The authors point out that classical physics regarded as immutable laws of Nature phenomena which had been shown to hold good within a limited range of experience; and that modern physics has extended its observations to regions wherein some of those rules do not hold good. Thus natural law has been largely replaced, perhaps even ousted, by statistical inference. The laws of Nature are no longer regarded as "simple and constant." We used to say: "All men die; Socrates is a man; therefore Socrates will die." Now we say: "All men die so far as we know; Socrates is a man; therefore he will probably die."

Mathematics is formulation, and formulation is a method of approximating the truth by stages. Such is the impression we receive.

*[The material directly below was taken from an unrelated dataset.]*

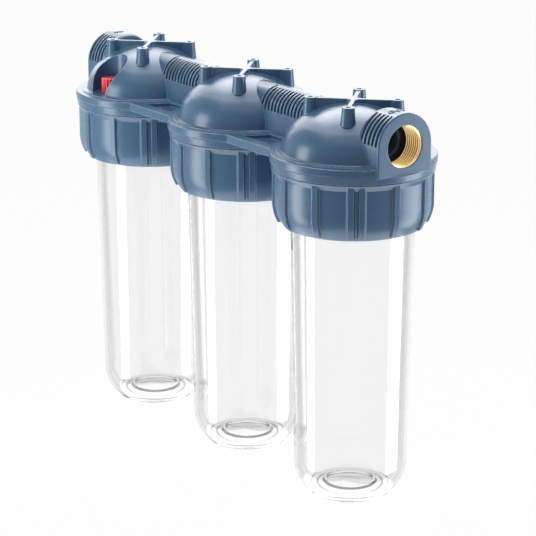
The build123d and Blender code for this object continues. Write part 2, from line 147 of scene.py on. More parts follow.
@dataclass(frozen=True)
class MouldedPolypropylene:
    """Filled polypropylene, injection moulded: slate blue and satin, with the tool's faint skin."""

    name: str = "polypropylene, moulded slate blue"
    body: str = "#456A8A"
    deep: str = "#406382"
    flow_mm: float = 38.0
    # The pale colour, strength and reach of the painted edge highlights, which stand in for light
    # caught along edges.
    painted_highlight: str = "#B4CAD8"
    painted_highlight_share: float = 0.45
    painted_highlight_reach_mm: float = 1.3
    painted_highlight_starts: float = 0.985
    painted_highlight_full: float = 0.86
    edge_round_mm: float = 0.55
    edge_samples: int = 8
    grain_mm: float = 0.9
    grain_depth_mm: float = 0.04
    grain_strength: float = 0.012
    smoothest: float = 0.25
    roughest: float = 0.29
    ior: float = 1.5
    gloss: float = 0.32

    def paint_edge_highlights(
        self, tree: bpy.types.NodeTree, colour: bpy.types.NodeSocket
    ) -> bpy.types.NodeSocket:
        """Paint a highlight into the colour where the surface turns an edge, convex or concave, a
        painted line of light along every edge.

        Args:
            tree: The tree that takes the nodes.
            colour: The colour of the flat skin.

        Returns:
            The output socket of the colour with pale edges.
        """
        # The flat and the rounded normal part company at an edge, and their match falls below 1.
        plain = add_node(tree, "ShaderNodeNewGeometry").outputs["True Normal"]
        rounded = add_node(
            tree,
            "ShaderNodeBevel",
            {"samples": self.edge_samples},
            {"Radius": self.painted_highlight_reach_mm * MM},
        )
        match = add_node(
            tree,
            "ShaderNodeVectorMath",
            {"operation": "DOT_PRODUCT"},
            {0: plain, 1: rounded.outputs[0]},
        )
        painted_highlight_factor = add_node(
            tree,
            "ShaderNodeMapRange",
            inputs={
                "Value": match.outputs["Value"],
                "From Min": self.painted_highlight_starts,
                "From Max": self.painted_highlight_full,
                "To Max": self.painted_highlight_share,
            },
        )
        # Painted highlight: the colour is mixed towards the pale colour along every edge.
        highlighted_colour = add_node(
            tree,
            "ShaderNodeMix",
            {"data_type": "RGBA"},
            {"Factor": painted_highlight_factor.outputs["Result"], "A": colour, "B": linear(self.painted_highlight)},
        )
        return highlighted_colour.outputs["Result"]

    def build(self) -> bpy.types.Material:
        """Build the material."""
        material, tree = empty_material(self.name)
        place = add_node(tree, "ShaderNodeTexCoord").outputs["Object"]
        # Resin cools unevenly as it fills the tool, which leaves slow clouds a little deeper.
        cloud = add_node(
            tree,
            "ShaderNodeTexNoise",
            inputs={"Vector": place, "Scale": 1 / (self.flow_mm * MM), "Detail": 2.0},
        )
        colour = add_node(
            tree,
            "ShaderNodeMix",
            {"data_type": "RGBA"},
            {"Factor": cloud.outputs["Fac"], "A": linear(self.body), "B": linear(self.deep)},
        )
        # The satin of the tool's steel: its grains are far finer than a pixel, and are drawn at
        # 0.9 mm so that they show.
        grain = add_node(
            tree,
            "ShaderNodeTexNoise",
            inputs={"Vector": place, "Scale": 1 / (self.grain_mm * MM), "Detail": 3.0},
        )
        shine = add_node(
            tree,
            "ShaderNodeMapRange",
            inputs={
                "Value": grain.outputs["Fac"],
                "To Min": self.smoothest,
                "To Max": self.roughest,
            },
        )
        # Every moulded edge is broken by the tool's small radius, which catches a line of light.
        edge = add_node(
            tree,
            "ShaderNodeBevel",
            {"samples": self.edge_samples},
            {"Radius": self.edge_round_mm * MM},
        )
        skin = add_node(
            tree,
            "ShaderNodeBump",
            inputs={
                "Height": grain.outputs["Fac"],
                "Strength": self.grain_strength,
                "Distance": self.grain_depth_mm * MM,
                "Normal": edge.outputs["Normal"],
            },
        )
        # The base colour carries the painted edge highlights.
        shader = add_node(
            tree,
            "ShaderNodeBsdfPrincipled",
            inputs={
                "Base Color": self.paint_edge_highlights(tree, colour.outputs["Result"]),
                "Roughness": shine.outputs["Result"],
                "IOR": self.ior,
                "Specular IOR Level": self.gloss,
                "Normal": skin.outputs["Normal"],
            },
        )
        add_node(tree, "ShaderNodeOutputMaterial", inputs={"Surface": shader.outputs[0]})
        return material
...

A word should be said on the subject of abstractions. The meaning of this word depends on the point of view. If moving bodies are considered as real, then motion becomes an abstraction from this reality. But if motion itself be regarded as real, then moving bodies must be regarded as only particular manifestations of motion. Is the infinite merely the negation of the finite? Or is the finite a limitation of the infinite? Which is the prior term? Descartes held that the infinite is the positive idea, and the finite the negative, and that therefore the infinite presupposes the finite. Kant held that space is not a general conception, abstracted from particular ideas of space, but that particular spaces are arrived at by limitations of the one infinite space that is prior to them. This is of course the way space is viewed in The Secret Doctrine; and so also is number. Number, which from our viewpoint is an abstraction, is viewed as a reality. That may seem unthinkable, but the universe is not likely to be conditioned by the infirmities of our conceptual powers. We can form no idea of what a number is in itself; we can only think of a plurality of objects or parts. So long as we have to rely on the argumentative and analysing faculties, we are bound to come up against dualities, antinomies, contradictions; and mathematics has sought to palliate the difficulty by all sorts of subtle and ingenious devices. But Theosophists believe that the human mind is able to rid itself of this kind of Maya and thus to be able to grasp ideas beyond the scope of our ordinary powers. The book concludes with a chapter on the Calculus and the meaning of Change and Changeability as understood by mathematicians. Much praise must be given to the excellent illustrations and diagrams by Rufus Isaacs.

FOOTNOTE:

1. Mathematics and the Imagination. By Edward Kasner and James Newman. Simon and Schuster: New York: 1940. $2.75. (return to text)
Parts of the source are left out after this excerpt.